D’ailleurs, il importe peu pour quelle cause ces beaux types ont vécu : il suffit qu’ils aient vécu ardemment, passionnément, et pour autre chose qu’eux-mêmes. Notre goût pour les héros ne se mesure pas du tout aux harnais philosophiques dont ils se sont empêtrés ou dont ils ont voulu bâter les hommes. Savonarole a fait brûler les « vanités » dont Giovanna est parée ; il a fait ou a laissé décapiter Lorenzo : il a été brûlé à son tour, Les mêmes touristes qui étaient tout à l’heure, au couvent de Saint-Marc, à vénérer sa mémoire dans sa cellule, viennent ici vénérer la leur. Notre piété réconcilie sans effort tous ces héros qui se combattaient, qui se proscrivaient, qui croyaient détruire, en se détruisant, les passions humaines. Nous savons qu’ils poursuivaient un songe. Nous les aimons pour l’ardeur dont ils l’ont poursuivi.


II. — À CHANTILLY. — LA BELLE SIMONETTA[1]
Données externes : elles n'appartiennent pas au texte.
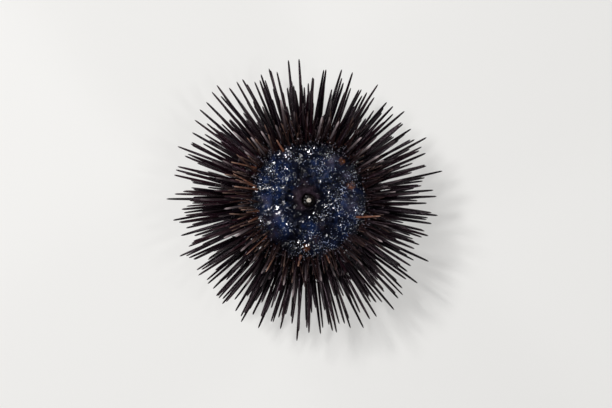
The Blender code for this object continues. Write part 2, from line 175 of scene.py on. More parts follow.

Parmi ceux, en 1486, qui suivaient des yeux Giovanna Tornabuoni à son entrée dans le monde, beaucoup se rappelaient une autre reine des cœurs florentins dis parue dix ans auparavant, en pleine jeunesse, celle que nous voyons à Chantilly, dans la

  1. Portraits de Simonetta dei Cattanei, épouse de Marco de’ Vespucci, dite la Bella Simonetta.
    Authentique : le portrait de femme de profil peint sur bois, hauteur 0, 57, largeur 0, 42 dans la salle dite la Tribune à Chantilly, attribué à Pollajuolo. Présumés avec ressemblance : 1o la figure dite de l’Abondance, au coin de la Naissance de saint Jean-Baptiste, dans le chœur de Santa Maria Novella à Florence, et attribuée à Ghirlandajo ; 2o la figure dite de Vénus dans la Primavera de Botticelli, à l’Académie, à Florence ; 3o celle de Vénus dans le tableau dit de Mars et Vénus de Botticelli, à la National Gallery ; 4o celle de Vénus, dans la Naissance de Vénus, de Botticelli, aux Uffizi. Présumés sans aucune ressemblance : 1o le portrait de la Della Simonetta, attribué à Botticelli, au musée de Berlin ; 2o la figure de profil, dite portrait d’une femme et attribuée à Botticelli, au Staedel Institut, à Francfort ; 3o la Bella Simonetta du palais Pitti, attribuée à Botticelli, puis à l’inconnu, dit Amico di Sandro ; 4o la figure de la Chasteté, dans le Combat de l’Amour et de la Chasteté, à la National Gallery ; 5o celle de Procris dans la Mort de Procris, de Piero di Cosimo, à la National Gallery ; 6o la seule figure de jeune femme dont les cheveux soient visibles, représentée à genoux auprès de la Vierge de la Miséricorde, fresque de Ghirlandajo, au-dessus de l’autel ou « chapelle » des Vespucci, à l’église des Ognissanti, à Florence.